From a macro-funding perspective, tight money-market conditions continue to favor the dollar. The U.S. Treasury’s ongoing effort to rebuild its cash reserves after the debt-ceiling standoff has absorbed global liquidity, driving short-term rates higher and amplifying dollar demand. Analysts at multiple banks note that restricted access to dollar funding could exacerbate euro weakness if it extends into global markets, particularly as European corporates face higher hedging costs.

In Europe, sentiment remains fragile as the bloc contends with weak productivity and sluggish domestic demand. The Eurozone Composite PMI hovering near 50.2 offers faint signs of stabilization, but confidence remains low amid persistent fiscal debates. ECB President Christine Lagarde recently acknowledged that growth risks are skewed to the downside, while service-sector inflation remains stubbornly high—a combination that traps policymakers in a “tight but cautious” position. The central bank’s reluctance to cut rates early keeps real yields positive in Europe, but insufficient to attract meaningful capital inflows compared to the U.S., where nominal yields remain higher.

Technically, intraday charts show EUR/USD oscillating between 1.1510 and 1.1535, with immediate resistance at 1.1560. The pair’s failure to hold above the 1.1555 pivot reinforces bearish control. The next key technical confluence sits near 1.1475, aligning with a previous swing low from July 2024. Below that, the 1.1420–1.1400 zone marks the last defense before bears could push toward 1.1350, a critical multi-month support area. On the other hand, a strong rebound and sustained daily close above 1.1610 would indicate short-covering pressure, targeting 1.1670, then 1.1700, and ultimately 1.1750, if U.S. data underperforms expectations.
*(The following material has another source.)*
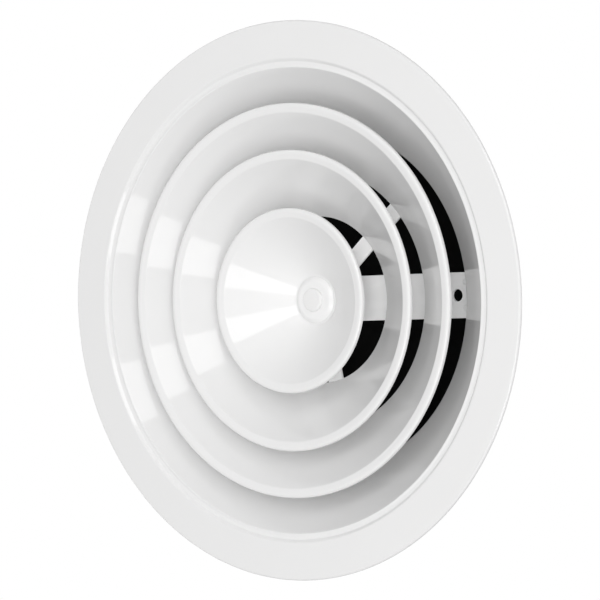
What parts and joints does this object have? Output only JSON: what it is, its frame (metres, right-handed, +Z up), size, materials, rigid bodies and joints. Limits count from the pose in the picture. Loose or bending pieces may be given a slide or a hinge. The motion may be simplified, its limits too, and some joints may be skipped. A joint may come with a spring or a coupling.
{
  "type": "ceiling air diffuser",
  "caption": "Round ceiling air diffuser: flanged bell with a duct spigot and an adjustable core of nested cones on a crossbar screw.",
  "frame": {"origin": "centre of the ceiling plane, which the rim of the face flange and the ceiling gasket rest against", "axes": "+Z up the duct axis, away from the room; +X along the crossbar; the face looks down along -Z"},
  "size_m": [0.3194, 0.3194, 0.08],
  "materials": {
    "white_coat": "satin white powder coat",
    "white_coat_bar": "satin white powder coat on the core frame",
    "galvanised": "zinc coated steel sheet",
    "zinc_steel": "bright zinc plate",
    "spring_steel": "oiled spring steel",
    "aluminium_rivet": "bright",
    "foam": "closed cell foam",
    "cap_plastic": "satin white"
  },
  "bodies": {
    "housing": {"face_flange": "white_coat", "duct_spigot": "galvanised", "neck_rivets": "aluminium_rivet", "ceiling_gasket": "foam", "crossbar": "white_coat_bar", "bar_nut": "zinc_steel"},
    "core": {"outer_cone": "white_coat", "inner_cone": "white_coat", "centre_cone": "white_coat", "core_arm_1": "white_coat_bar", "core_arm_2": "white_coat_bar", "core_arm_3": "white_coat_bar", "hub_plate": "white_coat_bar", "outer_cone_rivets": "aluminium_rivet", "inner_cone_rivets": "aluminium_rivet", "hub_rivets": "aluminium_rivet", "hub_spacer": "zinc_steel", "hub_cup": "white_coat", "hub_ring": "spring_steel"},
    "screw": {"adjusting_screw": "zinc_steel", "thrust_washer": "zinc_steel", "wave_washer": "spring_steel", "retaining_clip": "spring_steel", "stop_nut": "zinc_steel"},
    "cap": {"screw_cap": "cap_plastic"}
  },
  "joints": [
    {"name": "core_lift", "type": "slide", "parent": "housing", "child": "core", "axis": [0, 0, 1], "range_m": [-0.014, 0.009]},
    {"name": "screw_turn", "type": "hinge", "parent": "core", "child": "screw", "pos_m": [0, 0, 0.0294], "axis": [0, 0, 1], "range_deg": [-5041, 3241]},
    {"name": "cap_pull", "type": "slide", "parent": "core", "child": "cap", "axis": [0, 0, 1], "range_m": [-0.03, 0]}
  ],
  "couplings": [
    {"joint": "screw_turn", "follows": "core_lift", "rad_per_m": 6283.2}
  ]
}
Traders remain cautious but engaged. Futures positioning shows speculative euro longs trimming exposure for a second week, while U.S. dollar longs have increased slightly, reflecting confidence in dollar resilience. CFTC data confirms that net long USD positions now stand at their highest since August 2024. However, some analysts warn that dollar overextension could trigger profit-taking if U.S. data underdelivers.

For now, EUR/USD stays in defensive mode, with 1.1500 acting as the critical line in the sand. The interplay between Fed policy credibility, Eurozone inflation trajectory, and U.S. manufacturing resilience will dictate whether this level becomes a durable floor or a launchpad for further declines toward 1.1400.

Verdict: SELL bias maintained on EUR/USD (short-term bearish, medium-term neutral).
As long as EUR/USD trades below 1.1610, momentum favors sellers. The base scenario projects continued pressure toward 1.1475–1.1440, driven by U.S. rate stability and European economic stagnation. A potential shift to a HOLD bias could emerge only if the pair reclaims 1.1620 on a daily close, signaling short-covering and weakening dollar momentum. For now, traders should treat any rallies toward 1.1560–1.1600 as opportunities to re-enter shorts targeting the 1.1450–1.1470 zone.